Data provided
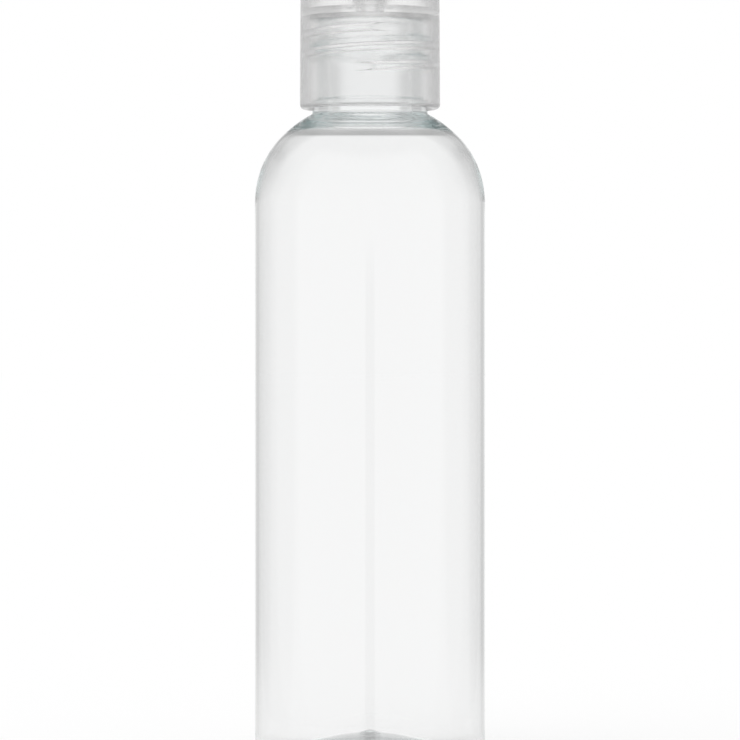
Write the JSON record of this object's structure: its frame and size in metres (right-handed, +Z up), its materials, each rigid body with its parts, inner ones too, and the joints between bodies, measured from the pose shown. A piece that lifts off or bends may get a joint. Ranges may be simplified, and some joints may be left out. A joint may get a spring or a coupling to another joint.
{
  "type": "travel bottle",
  "caption": "Clear round-shouldered travel bottle with a translucent screw cap; the disc in the top of the cap tilts to pour shampoo or lotion.",
  "frame": {"origin": "centre of the standing ring, on the surface that the bottle stands on", "axes": "+Z up along the bottle's axis; the disc pours towards -Y and is pressed at +Y"},
  "size_m": [0.038, 0.038, 0.1274],
  "materials": {
    "clear_bottle": "clear gloss",
    "translucent_cap": "smooth translucent",
    "translucent_disc": "smooth translucent",
    "soft_washer": "soft translucent"
  },
  "bodies": {
    "bottle": {"bottle": "clear_bottle"},
    "seal": {"sealing_washer": "soft_washer"},
    "cap": {"cap_body": "translucent_cap"},
    "disc": {"disc": "translucent_disc"}
  },
  "joints": [
    {"name": "cap_rise", "type": "slide", "parent": "bottle", "child": "seal", "axis": [0, 0, 1], "range_m": [0, 0.0048]},
    {"name": "cap_turn", "type": "hinge", "parent": "seal", "child": "cap", "pos_m": [0, 0, 0.1213], "axis": [0, 0, 1], "range_deg": [0, 540]},
    {"name": "disc_tilt", "type": "hinge", "parent": "cap", "child": "disc", "pos_m": [0, 0.0015, 0.1257], "axis": [-1, 0, 0], "range_deg": [0, 20]}
  ],
  "couplings": [
    {"joint": "cap_rise", "follows": "cap_turn", "m_per_rad": 0.00050532}
  ]
}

Challenge
Reproduce the data, keeping every line exactly the same.

Answer to this problem
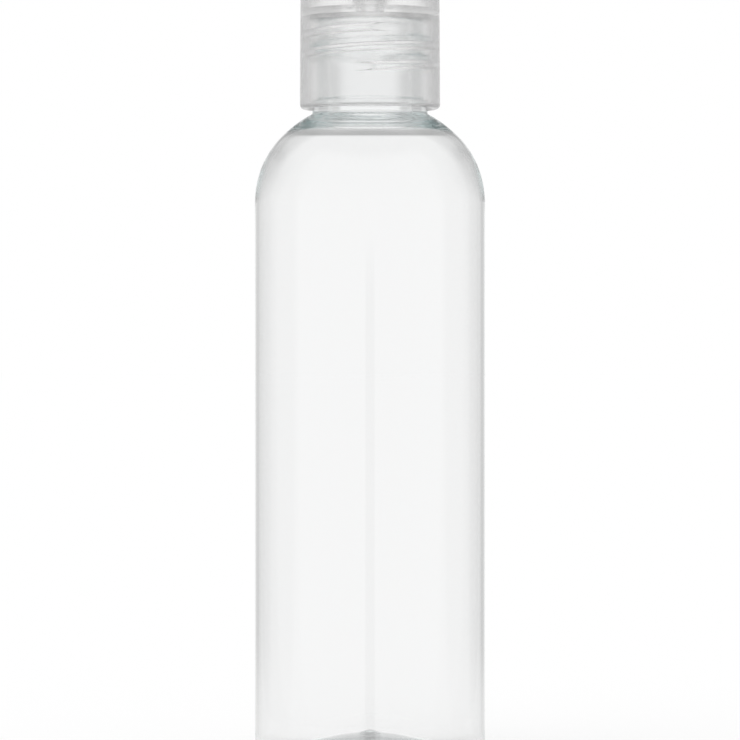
Write the JSON record of this object's structure: its frame and size in metres (right-handed, +Z up), its materials, each rigid body with its parts, inner ones too, and the joints between bodies, measured from the pose shown. A piece that lifts off or bends may get a joint. Ranges may be simplified, and some joints may be left out. A joint may get a spring or a coupling to another joint.
{
  "type": "travel bottle",
  "caption": "Clear round-shouldered travel bottle with a translucent screw cap; the disc in the top of the cap tilts to pour shampoo or lotion.",
  "frame": {"origin": "centre of the standing ring, on the surface that the bottle stands on", "axes": "+Z up along the bottle's axis; the disc pours towards -Y and is pressed at +Y"},
  "size_m": [0.038, 0.038, 0.1274],
  "materials": {
    "clear_bottle": "clear gloss",
    "translucent_cap": "smooth translucent",
    "translucent_disc": "smooth translucent",
    "soft_washer": "soft translucent"
  },
  "bodies": {
    "bottle": {"bottle": "clear_bottle"},
    "seal": {"sealing_washer": "soft_washer"},
    "cap": {"cap_body": "translucent_cap"},
    "disc": {"disc": "translucent_disc"}
  },
  "joints": [
    {"name": "cap_rise", "type": "slide", "parent": "bottle", "child": "seal", "axis": [0, 0, 1], "range_m": [0, 0.0048]},
    {"name": "cap_turn", "type": "hinge", "parent": "seal", "child": "cap", "pos_m": [0, 0, 0.1213], "axis": [0, 0, 1], "range_deg": [0, 540]},
    {"name": "disc_tilt", "type": "hinge", "parent": "cap", "child": "disc", "pos_m": [0, 0.0015, 0.1257], "axis": [-1, 0, 0], "range_deg": [0, 20]}
  ],
  "couplings": [
    {"joint": "cap_rise", "follows": "cap_turn", "m_per_rad": 0.00050532}
  ]
}